Friday club partly absent this week? I wonder how many finishers have done so without a little nudge from a friend, or alternatively have access to grid fill software and/or spreadsheet.
Trux has been most helpful on here of course but speravi's tip of a few weeks ago has been vindicated in spades. I hope he's used his own hint this week:-)
Friday club partly absent this week? I wonder how many finishers have done so without a little nudge from a friend, or alternatively have access to grid fill software and/or spreadsheet.
Trux has been most helpful on here of course but speravi's tip of a few weeks ago has been vindicated in spades. I hope he's used his own hint this week:-)
Phew - got there at last - not too much useful work done today! Eventually saved by a few answers with a promising looking symmetry, which got me going on the grid fill. From there came a few more answers and enough letters to find the creator and one of the creations. Didn't get the work in another genre until the very end, largely due one of the letters I was most certain of being wrong! Feels like I have completed dr b's hike backwards!
You're not alone, I've still only solved around a third of the clues and have no idea how to start entering them. The hints concerning the title and preamble have given me an idea, but with very few of the early clues solved, I may be putting this to one side. Frustratingly close to gleaning words of the 'work in another genre' towards the end, which may be a big help if the surrounding clues could be solved.
I am not sure that I would recommend struggling on with this, if you still are. It is in one sense as ghastly as some have suggested. When I managed to solve it, it was with more of a groan than the warm glow of satisfaction that I experienced after finishing the recent puzzles by Shackleton and Samuel, for example, when all the pennies were in place.
However, if you are determined, here is a suggestion for gaining entry to the grid. Write down the answer lengths to all the clues you have solved and look for a symmetrical pattern; that will guide you to the positions of the across clues in the bottom two-thirds. When I did this I found two answers that obviously had to be located in the centre rows of the bottom two-thirds, and there were only seven different ways of entering them. After that the down answers fitted relatively easily, two of them surprisingly non-symmetrically, against my initial expectations.
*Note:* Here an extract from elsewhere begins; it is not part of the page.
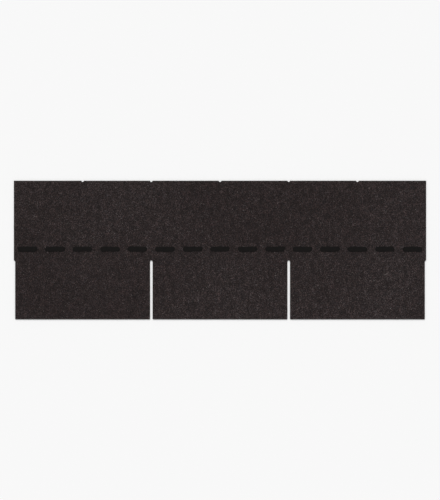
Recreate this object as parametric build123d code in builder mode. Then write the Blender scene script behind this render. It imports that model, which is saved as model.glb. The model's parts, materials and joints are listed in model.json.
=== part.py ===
# A three-tab asphalt roofing shingle, the single unit that a laid roof of this pattern is made of.
#
# One strip of glass mat, coated with asphalt on both sides and faced with mineral granules, is die-cut
# into three tabs. Beads of self-seal asphalt are printed in a row above the slots, and a release film
# is pressed into the back coating while it is hot. All sizes are in millimetres.
#
# The shingle lies flat, granule side up. X runs along the course, +Y runs up the roof slope from the
# butt edge of the tabs to the top edge, and +Z is the weather side. The origin is the middle of the
# back.

from build123d import *

import os

# The strip
strip_length = 1000.0  # along the course, end to end
strip_height = 336.0  # up the slope, from butt edge to top edge
strip_thickness = 3.0  # mat, coatings and granules together

# The tabs, and the slots that part them
tab_count = 3
exposure = 143.0  # what a laid course leaves showing, which is how deep the slots are cut
slot_width = 6.4
tab_corner_radius = 1.5

# The half-round nicks in the top edge, which line up the slots of the courses above
nicks_per_tab = 2
nick_radius = 3.0

# The beads of self-seal asphalt
bead_length = 48.0
bead_width = 13.0
bead_height = 0.8
bead_flank_angle = 35.0  # how far a bead's sides lean in, from the vertical
bead_rim_radius = 0.4
bead_gap = 18.0  # least gap from one bead to the next
bead_row_rise = 27.0  # from the closed ends of the slots up to the middle of the row

# The release film
film_thickness = 0.1
film_lap = 10.5  # how far the film reaches past the beads that lie against it

# Places that follow from the sizes above
tab_pitch = strip_length / tab_count
butt_edge_y = -strip_height / 2
top_edge_y = strip_height / 2
slot_closed_end_y = butt_edge_y + exposure

# As many beads as fit on a tab's width, spread so that no bead lies above a slot or over an end
beads_per_tab = int(tab_pitch // (bead_length + bead_gap))
bead_count = beads_per_tab * tab_count
bead_pitch = tab_pitch / beads_per_tab
bead_row_y = slot_closed_end_y + bead_row_rise

# Every other shingle in a pack is turned end for end, so the film runs along the middle of the back,
# wide enough for the row of beads either way round.
film_width = 2 * abs(bead_row_y) + bead_width + 2 * film_lap

os.makedirs("parts", exist_ok=True)

# The strip: cut out in one stroke of the die, with a half slot at each end that makes a whole slot
# with the next shingle in the course.
with BuildPart() as shingle_strip:
    with BuildSketch() as die_cut:
        Rectangle(strip_length, strip_height)
        with Locations((0, butt_edge_y)):
            with GridLocations(tab_pitch, 0, tab_count + 1, 1):
                SlotOverall(2 * exposure, slot_width, rotation=90, mode=Mode.SUBTRACT)
        tab_corners = die_cut.vertices().group_by(Axis.Y)[0]
        fillet(tab_corners, tab_corner_radius)
        with Locations((0, top_edge_y)):
            with GridLocations(tab_pitch / nicks_per_tab, 0, tab_count * nicks_per_tab - 1, 1):
                Circle(nick_radius, mode=Mode.SUBTRACT)
    extrude(amount=strip_thickness)
    # The back coating is pressed in by the thickness of the film
    with BuildSketch():
        Rectangle(strip_length, film_width)
    extrude(amount=film_thickness, mode=Mode.SUBTRACT)

shingle_strip.part.label = "shingle_strip"
export_step(shingle_strip.part, "parts/shingle_strip.step")

# The seal beads: soft asphalt pads with leaning sides and rounded rims, flattened on top by the pack
with BuildPart() as seal_beads:
    with BuildSketch(Plane.XY.offset(strip_thickness)):
        with Locations((0, bead_row_y)):
            with GridLocations(bead_pitch, 0, bead_count, 1):
                SlotOverall(bead_length, bead_width)
    extrude(amount=bead_height, taper=bead_flank_angle)
    bead_rims = seal_beads.faces().group_by(Axis.Z)[-1].edges()
    fillet(bead_rims, bead_rim_radius)

seal_beads.part.label = "seal_beads"
export_step(seal_beads.part, "parts/seal_beads.step")

# The release film: one long tape, flush with the back of the strip
with BuildPart() as release_film:
    with BuildSketch():
        Rectangle(strip_length, film_width)
    extrude(amount=film_thickness)

release_film.part.label = "release_film"
export_step(release_film.part, "parts/release_film.step")
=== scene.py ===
import json
import math

import bpy
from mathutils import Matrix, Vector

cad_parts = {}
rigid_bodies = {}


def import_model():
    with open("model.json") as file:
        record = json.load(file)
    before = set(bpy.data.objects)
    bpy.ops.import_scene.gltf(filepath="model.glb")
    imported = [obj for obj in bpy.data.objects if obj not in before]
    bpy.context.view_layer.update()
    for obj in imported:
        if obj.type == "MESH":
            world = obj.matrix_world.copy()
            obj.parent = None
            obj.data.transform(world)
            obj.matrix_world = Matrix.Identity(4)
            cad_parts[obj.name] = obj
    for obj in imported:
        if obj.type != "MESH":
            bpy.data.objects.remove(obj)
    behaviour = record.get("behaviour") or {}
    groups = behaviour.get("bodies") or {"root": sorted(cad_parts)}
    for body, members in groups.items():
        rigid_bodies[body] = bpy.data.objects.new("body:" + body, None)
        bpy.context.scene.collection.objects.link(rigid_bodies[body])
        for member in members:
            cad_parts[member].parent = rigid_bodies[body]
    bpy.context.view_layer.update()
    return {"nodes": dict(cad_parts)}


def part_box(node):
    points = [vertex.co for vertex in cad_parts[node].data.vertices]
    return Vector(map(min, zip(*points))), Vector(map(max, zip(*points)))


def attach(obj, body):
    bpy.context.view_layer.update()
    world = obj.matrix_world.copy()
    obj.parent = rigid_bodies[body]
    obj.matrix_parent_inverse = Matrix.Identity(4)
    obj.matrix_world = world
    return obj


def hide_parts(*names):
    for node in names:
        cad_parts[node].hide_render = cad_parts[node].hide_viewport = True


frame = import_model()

# The sheet: a glass-fibre mat soaked in asphalt and coated with it on both sides, the black body of
# the shingle. It comes off the line as an endless web, and one stroke of a die cuts the outline, the
# slots and the nicks. The frame's strip is as thick as sheet and granules, so its top comes down here.
mm = 0.001
strip_low, strip_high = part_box("shingle_strip")
strip_height = strip_high.y - strip_low.y
granule_coat = 0.75 * mm  # what the granules take of the strip's thickness
bed_z = strip_high.z - granule_coat
level = 0.9  # a face counts as level where its normal has more than this along Z
merge_reach = 0.001 * mm


def hold(piece):
    """Selects one piece alone and makes it active."""
    bpy.ops.object.select_all(action="DESELECT")
    piece.select_set(True)
    bpy.context.view_layer.objects.active = piece


def in_scene(name, mesh):
    """A new piece with this mesh, selected alone."""
    piece = bpy.data.objects.new(name, mesh)
    bpy.context.scene.collection.objects.link(piece)
    hold(piece)
    return piece


def pick(piece, kind, test):
    """Leaves edit mode on, with the vertices, edges or faces selected that pass a test."""
    bpy.ops.object.mode_set(mode="EDIT")
    bpy.ops.mesh.select_mode(type=kind)
    bpy.ops.mesh.select_all(action="DESELECT")
    bpy.ops.object.mode_set(mode="OBJECT")
    mesh = piece.data
    for element in {"VERT": mesh.vertices, "EDGE": mesh.edges, "FACE": mesh.polygons}[kind]:
        element.select = test(element)
    bpy.ops.object.mode_set(mode="EDIT")


sheet = in_scene("asphalt_sheet", frame["nodes"]["shingle_strip"].data.copy())
sheet.data.materials.clear()
bpy.ops.object.mode_set(mode="EDIT")
bpy.ops.mesh.select_all(action="SELECT")
bpy.ops.mesh.remove_doubles(threshold=merge_reach)
bpy.ops.mesh.dissolve_limited(angle_limit=math.radians(0.5))
pick(sheet, "FACE", lambda face: face.normal.z > level and face.center.z > bed_z)
bpy.ops.transform.translate(value=(0, 0, -granule_coat))
bpy.ops.object.mode_set(mode="OBJECT")

all_through = 1.0  # a size along Z so long that a pattern is the same all through the shingle


def screen(red, green, blue):
    """The shader colour that shows as these screen values from 0 to 255."""
    return [((value / 255 + 0.055) / 1.055) ** 2.4 for value in (red, green, blue)] + [1]


def surface(name, specular):
    """A new node material, its tree and its main shader."""
    material = bpy.data.materials.new(name)
    material.use_nodes = True
    shader = material.node_tree.nodes["Principled BSDF"]
    shader.inputs["Specular IOR Level"].default_value = specular
    return material, material.node_tree, shader


def fill(tree, socket, value):
    """Links a socket to another node's output, or sets it to a number, colour or name."""
    if isinstance(value, bpy.types.NodeSocket):
        tree.links.new(value, socket)
    else:
        socket.default_value = value


def add(tree, kind, **values):
    """A new node with the sockets of these names filled."""
    node = tree.nodes.new(kind)
    for name, value in values.items():
        fill(tree, node.inputs[name.replace("_", " ")], value)
    return node


def reckon(tree, kind, operation, *values):
    """One maths node, whose sockets are filled in their order."""
    node = tree.nodes.new(kind)
    node.operation = operation
    for socket, value in zip(node.inputs, values):
        fill(tree, socket, value)
    return node.outputs[0]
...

The wording of the preamble left something to be desired. A note explaining that the clues are in the usual order would have helped. And numbering the clues "a", "b" etc would have done away with the necessity of explaining what the numbers were for. I agree that Phi should have told us how many misprints there were and perhaps also how many words in the hidden work. I am normally in favour of including word lengths too, and although that would have made the puzzle easier to solve, it would have increased the pleasure enormously for many solvers. Actually, I don't see why he couldn't have given the bars in the bottom two-thirds, leaving the top third carte blanche; that would have produced a much more admirable puzzle, I think. This is another example, I think, of a setter trying too hard to raise the difficulty bar, instead of concentrating on giving solvers pleasure, which should always be the first priority.
However, if you are determined, here is a suggestion for gaining entry to the grid. Write down the answer lengths to all the clues you have solved and look for a symmetrical pattern; that will guide you to the positions of the across clues in the bottom two-thirds. When I did this I found two answers that obviously had to be located in the centre rows of the bottom two-thirds, and there were only seven different ways of entering them. After that the down answers fitted relatively easily, two of them surprisingly non-symmetrically, against my initial expectations.
The wording of the preamble left something to be desired. A note explaining that the clues are in the usual order would have helped. And numbering the clues "a", "b" etc would have done away with the necessity of explaining what the numbers were for. I agree that Phi should have told us how many misprints there were and perhaps also how many words in the hidden work. I am normally in favour of including word lengths too, and although that would have made the puzzle easier to solve, it would have increased the pleasure enormously for many solvers. Actually, I don't see why he couldn't have given the bars in the bottom two-thirds, leaving the top third carte blanche; that would have produced a much more admirable puzzle, I think. This is another example, I think, of a setter trying too hard to raise the difficulty bar, instead of concentrating on giving solvers pleasure, which should always be the first priority.